Step Twelve: This is the scary part, roll the fondant sheet up around the rolling pin, and then carefully drape the fondant over the cake. At this point you need to make sure the fondant isn't folded, pleated, and is smooth, definitely use a fondant smoother. And smooth, smooth, smooth!

Step Thirteen: When it comes time to layer your cake, especially if you are transporting the cake, to avoid disaster, don't layer them ahead of time!!! When you arrive at your destination just slide the cake(s) into place and don't use royal icing to stick the layers together, just let them stay, they won't sink because of the dowels. It'll be beautiful and perfect! I promise!

Then it comes time to decorate your cakes, you can use royal icing in a stencil, or make embellishments like I did (bugs)… but really go at it, have fun! Let your personality shine through! If you are "sticking" things to the cake, use royal icing, it works like super glue, but it's edible!
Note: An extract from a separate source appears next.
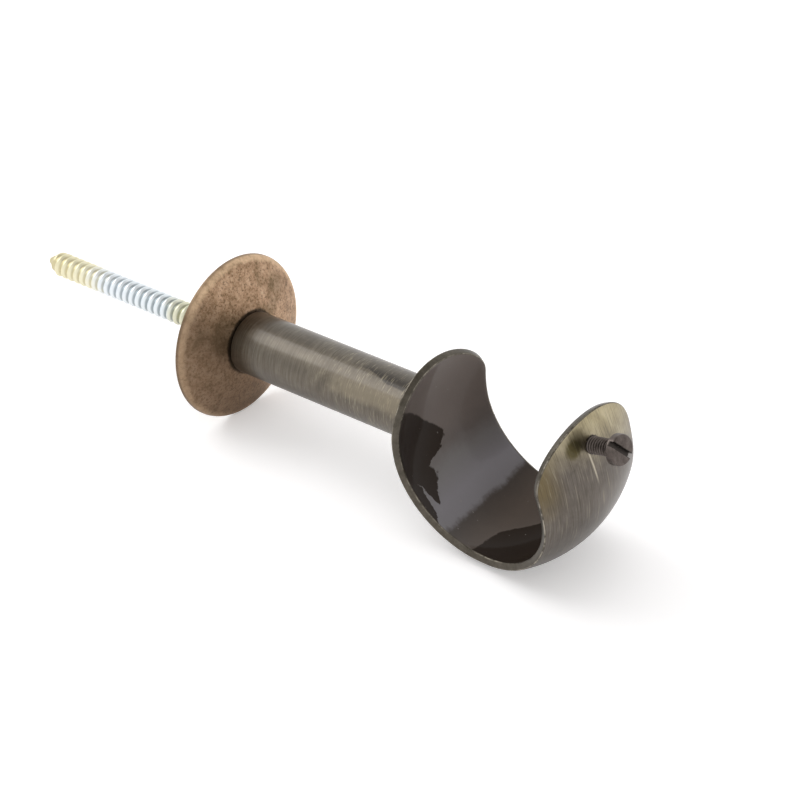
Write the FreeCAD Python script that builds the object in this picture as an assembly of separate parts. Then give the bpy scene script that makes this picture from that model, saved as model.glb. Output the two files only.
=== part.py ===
import FreeCAD, Part
import math
import os

# Curtain pole bracket: a hanger bolt, a domed rose, a round stem and an open cup with a clamping screw.
# Millimetres. The origin is the centre of the rose's wall face. +X runs out from the wall along the stem,
# +Y along the pole and +Z up, out of the cup's mouth.
V = FreeCAD.Vector
X = V(1, 0, 0)
Y = V(0, 1, 0)
Z = V(0, 0, 1)

# Driving dimensions
STEM_D = 15.0
STEM_CHAMFER = 0.5

ROSE_D = 40.0
ROSE_SHEET = 1.0
ROSE_RIM = 0.7
ROSE_LIP_D = 38.0
ROSE_LIP_UP = 1.9
ROSE_CROWN_D = 27.2
ROSE_CROWN_UP = 4.05
ROSE_SEAT_D = 13.6
ROSE_HEIGHT = 5.2
ROSE_HOLE_D = 6.6

BOLT_D = 6.0
BOLT_LENGTH = 90.0
BOLT_OUT = 63.0
BOLT_POINT = 5.0
BOLT_TIP_D = 1.4
BOLT_CHAMFER = 0.8
BOLT_NECK_D = 5.4
BOLT_NECK_FROM = 1.0
BOLT_NECK_TO = 3.0

TAPPED_DEPTH = 24.0
DRILL_POINT = 1.7

POLE_REACH = 84.0
POLE_DROP = 0.9
CUP_R = 25.0
CUP_SHEET = 1.8
CUP_DISH_R = 35.0
ARM_LEAN = 12.0
STEM_ARM_HEIGHT = 17.0
OUTER_ARM_HEIGHT = 18.2
CUP_WIDTH = 31.2
EAR_HEIGHT = 10.0

SCREW_D = 4.0
SCREW_GAP = 0.05
SCREW_LENGTH = 10.0
SCREW_OUT = 6.6
SCREW_UP_ARM = 6.2
SCREW_HEAD_D = 7.0
SCREW_HEAD_H = 2.6
SCREW_HEAD_BREAK = 0.3
SCREW_POINT = 0.5
SLOT_WIDTH = 1.2
SLOT_DEPTH = 1.2
SLOT_TURN = 35.0

# Worked out from the driving dimensions
STEM_R = STEM_D / 2
CUP_AXIS = V(POLE_REACH, 0, -POLE_DROP)
DISH_CENTRE = CUP_AXIS - Z * (CUP_R - CUP_DISH_R)
CUP_HALF_TURN = math.asin(CUP_WIDTH / 2 / CUP_DISH_R)

# How far a form that is only there to cut with reaches past what it cuts
SPARE = 1.0
SPARE_TURN = 0.05


def face_of(edges):
    """A flat face inside a closed run of edges."""
    return Part.Face(Part.Wire(edges))


def line(a, b):
    return Part.LineSegment(a, b).toShape()


def arc(a, b, c):
    return Part.Arc(a, b, c).toShape()


def turned(points):
    """A turned solid about the stem's axis from the (x, r) points of its section."""
    wire = Part.makePolygon([V(x, 0, r) for x, r in points + points[:1]])
    return Part.Face(wire).revolve(V(0, 0, 0), X, 360)


def make_bolt():
    """Hanger bolt: wood thread to the wall, a neck hidden in the rose, machine thread into the stem."""
    tip = -BOLT_OUT
    end = BOLT_LENGTH - BOLT_OUT
    r = BOLT_D / 2
    neck = BOLT_NECK_D / 2
    wood_thread = [(tip, 0), (tip, BOLT_TIP_D / 2), (tip + BOLT_POINT, r), (BOLT_NECK_FROM, r)]
    waist = [(BOLT_NECK_FROM, neck), (BOLT_NECK_TO, neck), (BOLT_NECK_TO, r)]
    machine_thread = [(end - BOLT_CHAMFER, r), (end, r - BOLT_CHAMFER), (end, 0)]
    return turned(wood_thread + waist + machine_thread)


def make_rose():
    """Wall rose: a shallow dome of sheet with a flat seat for the stem, a broken lip and a bolt hole."""
    dome = [
        (ROSE_LIP_UP, ROSE_LIP_D / 2),
        (ROSE_CROWN_UP, ROSE_CROWN_D / 2),
        (ROSE_HEIGHT, ROSE_SEAT_D / 2),
        (ROSE_HEIGHT, ROSE_HOLE_D / 2),
    ]
    rim = [(0, ROSE_D / 2), (ROSE_RIM, ROSE_D / 2)]
    inside = [(x - ROSE_SHEET, r) for x, r in reversed(dome)]
    foot = [(0, ROSE_LIP_D / 2)]
    return turned(rim + dome + inside + foot)


def cup_section(half_turn):
    """Section of the sheet at the cup's lowest point: a strip dished over its width, with square edges."""
    outer_r = CUP_DISH_R
    inner_r = CUP_DISH_R - CUP_SHEET

    def on(radius, turn):
        return DISH_CENTRE + Y * (radius * math.sin(turn)) - Z * (radius * math.cos(turn))

    outer = arc(on(outer_r, -half_turn), on(outer_r, 0), on(outer_r, half_turn))
    inner = arc(on(inner_r, half_turn), on(inner_r, 0), on(inner_r, -half_turn))
    right = line(on(outer_r, half_turn), on(inner_r, half_turn))
    left = line(on(inner_r, -half_turn), on(outer_r, -half_turn))
    return face_of([outer, right, inner, left])


def ear_form(base, along):
    """The block an ear is cut to: half an ellipse, narrowing inwards so that the rim is square."""
    inner = (CUP_DISH_R - CUP_SHEET) * math.cos(CUP_HALF_TURN) - SPARE
    outlines = []
    for depth in (inner, CUP_DISH_R + SPARE):
        centre = V(base, 0, DISH_CENTRE.z - depth)
        side = Y * (depth * math.tan(CUP_HALF_TURN))
        ellipse = Part.Ellipse(centre + side, centre + along * EAR_HEIGHT, centre)
        curve = Part.ArcOfEllipse(ellipse, 0, math.pi).toShape()
        outlines.append(Part.Wire([curve, line(centre - side, centre + side)]))
    return Part.makeLoft(outlines, True, True)


def make_arm(way, height):
    """An arm and its ear, built flat from the bend's lowest point and turned up; way is -1 at the stem."""
    lean = math.radians(ARM_LEAN)
    run = (height - CUP_R * math.sin(lean)) / math.cos(lean)
    along = X * way
    shank = cup_section(CUP_HALF_TURN).extrude(along * (run - EAR_HEIGHT))
    ear = cup_section(CUP_HALF_TURN + SPARE_TURN).extrude(along * (EAR_HEIGHT + SPARE))
    ear.translate(along * (run - EAR_HEIGHT))
    ear = ear.common(ear_form(POLE_REACH + way * (run - EAR_HEIGHT), along))
    arm = shank.fuse(ear)
    arm.rotate(CUP_AXIS, Y, -way * (90 + ARM_LEAN))
    return arm


def cup_bend():
    """The dished strip bent round the pole until its arms lean in."""
    start = cup_section(CUP_HALF_TURN)
    start.rotate(CUP_AXIS, Y, 90 + ARM_LEAN)
    return start.revolve(CUP_AXIS, Y, -2 * (90 + ARM_LEAN))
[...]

(And Voila! That's one awesome cake!)

If you have any questions, I am certainly not an expert, but I'll be more than happy to help! Email me: Melissa {at} masterpieceweddings {dot} net or leave a comment here on Earth Friendly Weddings! Thanks again Jen for having me, this was a lot of fun!!!


carolina @ patagonia gifts said...

Oh Melissa, thank you for this awesome tips! It looks so easy this way! I'll be using a lot of them in my next cake. xo

Amanda said...

This is very impressive! I thought about trying my own fondant peonies for my cake- but I'm not nearly talented enough. For now I'll just live vicariously through your beautiful posts! :)

Kelley at My Island Wedding said...

That is the coolest cake I have ever seen!!! You suppose she'll do my 40th birthday? hee-hee.

I love that she did a sketch first.

Amazing, thanks for sharing

The Pissed Off Bride said...

Great tips. The cake lookss realllyyy goooodddd!!!

Damn my diet!!! Now, I want cake. . .thanks! lol.